**Dataset extract**
• • •
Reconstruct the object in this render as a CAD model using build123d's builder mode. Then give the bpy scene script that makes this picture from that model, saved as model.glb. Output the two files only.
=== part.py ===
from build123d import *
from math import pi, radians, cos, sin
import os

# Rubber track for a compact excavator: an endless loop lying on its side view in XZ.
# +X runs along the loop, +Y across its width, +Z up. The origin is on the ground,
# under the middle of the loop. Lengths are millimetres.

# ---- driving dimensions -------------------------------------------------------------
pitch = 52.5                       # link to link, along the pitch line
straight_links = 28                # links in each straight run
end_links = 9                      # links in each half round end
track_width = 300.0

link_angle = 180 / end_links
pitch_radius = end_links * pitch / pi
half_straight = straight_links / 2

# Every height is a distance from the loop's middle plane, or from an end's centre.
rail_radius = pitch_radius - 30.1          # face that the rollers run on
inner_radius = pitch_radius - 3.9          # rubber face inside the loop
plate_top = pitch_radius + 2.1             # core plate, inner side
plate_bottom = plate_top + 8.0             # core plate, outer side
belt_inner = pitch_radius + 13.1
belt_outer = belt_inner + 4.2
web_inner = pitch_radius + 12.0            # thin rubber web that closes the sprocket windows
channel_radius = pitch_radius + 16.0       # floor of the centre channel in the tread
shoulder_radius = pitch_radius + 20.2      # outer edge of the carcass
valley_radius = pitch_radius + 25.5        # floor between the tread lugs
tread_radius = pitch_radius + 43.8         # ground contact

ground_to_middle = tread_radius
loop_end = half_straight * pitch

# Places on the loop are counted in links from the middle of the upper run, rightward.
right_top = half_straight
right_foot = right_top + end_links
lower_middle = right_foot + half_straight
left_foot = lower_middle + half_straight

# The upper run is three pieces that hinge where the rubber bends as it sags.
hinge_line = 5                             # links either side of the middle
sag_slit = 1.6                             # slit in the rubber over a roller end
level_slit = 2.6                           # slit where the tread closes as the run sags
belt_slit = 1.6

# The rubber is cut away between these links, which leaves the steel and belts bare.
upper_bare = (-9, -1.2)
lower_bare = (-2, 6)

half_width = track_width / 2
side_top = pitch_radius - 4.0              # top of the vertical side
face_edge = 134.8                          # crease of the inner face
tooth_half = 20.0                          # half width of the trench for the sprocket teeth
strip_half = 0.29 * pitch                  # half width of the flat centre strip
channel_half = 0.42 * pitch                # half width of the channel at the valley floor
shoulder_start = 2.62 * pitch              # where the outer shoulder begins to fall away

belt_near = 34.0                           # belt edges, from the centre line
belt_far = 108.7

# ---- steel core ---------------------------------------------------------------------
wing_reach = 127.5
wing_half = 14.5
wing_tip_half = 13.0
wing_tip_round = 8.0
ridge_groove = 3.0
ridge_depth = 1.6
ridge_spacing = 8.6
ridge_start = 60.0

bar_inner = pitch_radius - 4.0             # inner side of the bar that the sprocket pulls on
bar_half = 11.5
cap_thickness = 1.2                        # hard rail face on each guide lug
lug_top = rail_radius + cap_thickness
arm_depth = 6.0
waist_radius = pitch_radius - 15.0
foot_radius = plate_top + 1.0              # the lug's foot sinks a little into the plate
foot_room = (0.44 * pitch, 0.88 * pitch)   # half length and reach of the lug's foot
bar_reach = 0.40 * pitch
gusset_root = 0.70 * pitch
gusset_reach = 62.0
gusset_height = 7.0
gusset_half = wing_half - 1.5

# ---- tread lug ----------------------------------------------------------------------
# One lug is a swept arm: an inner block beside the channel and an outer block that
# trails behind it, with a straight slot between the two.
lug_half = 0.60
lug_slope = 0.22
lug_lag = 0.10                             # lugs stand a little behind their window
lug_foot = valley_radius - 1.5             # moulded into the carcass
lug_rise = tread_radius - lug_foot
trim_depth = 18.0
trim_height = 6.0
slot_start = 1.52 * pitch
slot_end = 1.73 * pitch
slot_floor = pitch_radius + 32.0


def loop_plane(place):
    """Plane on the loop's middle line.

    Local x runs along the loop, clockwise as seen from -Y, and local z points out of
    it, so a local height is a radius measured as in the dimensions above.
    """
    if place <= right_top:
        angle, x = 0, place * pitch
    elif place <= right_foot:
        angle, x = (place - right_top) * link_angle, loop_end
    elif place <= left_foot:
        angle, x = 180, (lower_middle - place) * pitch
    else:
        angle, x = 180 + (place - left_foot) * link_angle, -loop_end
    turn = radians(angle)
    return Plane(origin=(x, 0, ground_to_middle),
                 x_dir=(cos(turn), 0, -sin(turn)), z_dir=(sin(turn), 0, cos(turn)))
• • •
**Challenge**
Extract the full listing and reproduce each line exactly.

**Task result**
Reconstruct the object in this render as a CAD model using build123d's builder mode. Then give the bpy scene script that makes this picture from that model, saved as model.glb. Output the two files only.
=== part.py ===
from build123d import *
from math import pi, radians, cos, sin
import os

# Rubber track for a compact excavator: an endless loop lying on its side view in XZ.
# +X runs along the loop, +Y across its width, +Z up. The origin is on the ground,
# under the middle of the loop. Lengths are millimetres.

# ---- driving dimensions -------------------------------------------------------------
pitch = 52.5                       # link to link, along the pitch line
straight_links = 28                # links in each straight run
end_links = 9                      # links in each half round end
track_width = 300.0

link_angle = 180 / end_links
pitch_radius = end_links * pitch / pi
half_straight = straight_links / 2

# Every height is a distance from the loop's middle plane, or from an end's centre.
rail_radius = pitch_radius - 30.1          # face that the rollers run on
inner_radius = pitch_radius - 3.9          # rubber face inside the loop
plate_top = pitch_radius + 2.1             # core plate, inner side
plate_bottom = plate_top + 8.0             # core plate, outer side
belt_inner = pitch_radius + 13.1
belt_outer = belt_inner + 4.2
web_inner = pitch_radius + 12.0            # thin rubber web that closes the sprocket windows
channel_radius = pitch_radius + 16.0       # floor of the centre channel in the tread
shoulder_radius = pitch_radius + 20.2      # outer edge of the carcass
valley_radius = pitch_radius + 25.5        # floor between the tread lugs
tread_radius = pitch_radius + 43.8         # ground contact

ground_to_middle = tread_radius
loop_end = half_straight * pitch

# Places on the loop are counted in links from the middle of the upper run, rightward.
right_top = half_straight
right_foot = right_top + end_links
lower_middle = right_foot + half_straight
left_foot = lower_middle + half_straight

# The upper run is three pieces that hinge where the rubber bends as it sags.
hinge_line = 5                             # links either side of the middle
sag_slit = 1.6                             # slit in the rubber over a roller end
level_slit = 2.6                           # slit where the tread closes as the run sags
belt_slit = 1.6

# The rubber is cut away between these links, which leaves the steel and belts bare.
upper_bare = (-9, -1.2)
lower_bare = (-2, 6)

half_width = track_width / 2
side_top = pitch_radius - 4.0              # top of the vertical side
face_edge = 134.8                          # crease of the inner face
tooth_half = 20.0                          # half width of the trench for the sprocket teeth
strip_half = 0.29 * pitch                  # half width of the flat centre strip
channel_half = 0.42 * pitch                # half width of the channel at the valley floor
shoulder_start = 2.62 * pitch              # where the outer shoulder begins to fall away

belt_near = 34.0                           # belt edges, from the centre line
belt_far = 108.7

# ---- steel core ---------------------------------------------------------------------
wing_reach = 127.5
wing_half = 14.5
wing_tip_half = 13.0
wing_tip_round = 8.0
ridge_groove = 3.0
ridge_depth = 1.6
ridge_spacing = 8.6
ridge_start = 60.0

bar_inner = pitch_radius - 4.0             # inner side of the bar that the sprocket pulls on
bar_half = 11.5
cap_thickness = 1.2                        # hard rail face on each guide lug
lug_top = rail_radius + cap_thickness
arm_depth = 6.0
waist_radius = pitch_radius - 15.0
foot_radius = plate_top + 1.0              # the lug's foot sinks a little into the plate
foot_room = (0.44 * pitch, 0.88 * pitch)   # half length and reach of the lug's foot
bar_reach = 0.40 * pitch
gusset_root = 0.70 * pitch
gusset_reach = 62.0
gusset_height = 7.0
gusset_half = wing_half - 1.5

# ---- tread lug ----------------------------------------------------------------------
# One lug is a swept arm: an inner block beside the channel and an outer block that
# trails behind it, with a straight slot between the two.
lug_half = 0.60
lug_slope = 0.22
lug_lag = 0.10                             # lugs stand a little behind their window
lug_foot = valley_radius - 1.5             # moulded into the carcass
lug_rise = tread_radius - lug_foot
trim_depth = 18.0
trim_height = 6.0
slot_start = 1.52 * pitch
slot_end = 1.73 * pitch
slot_floor = pitch_radius + 32.0


def loop_plane(place):
    """Plane on the loop's middle line.

    Local x runs along the loop, clockwise as seen from -Y, and local z points out of
    it, so a local height is a radius measured as in the dimensions above.
    """
    if place <= right_top:
        angle, x = 0, place * pitch
    elif place <= right_foot:
        angle, x = (place - right_top) * link_angle, loop_end
    elif place <= left_foot:
        angle, x = 180, (lower_middle - place) * pitch
    else:
        angle, x = 180 + (place - left_foot) * link_angle, -loop_end
    turn = radians(angle)
    return Plane(origin=(x, 0, ground_to_middle),
                 x_dir=(cos(turn), 0, -sin(turn)), z_dir=(sin(turn), 0, cos(turn)))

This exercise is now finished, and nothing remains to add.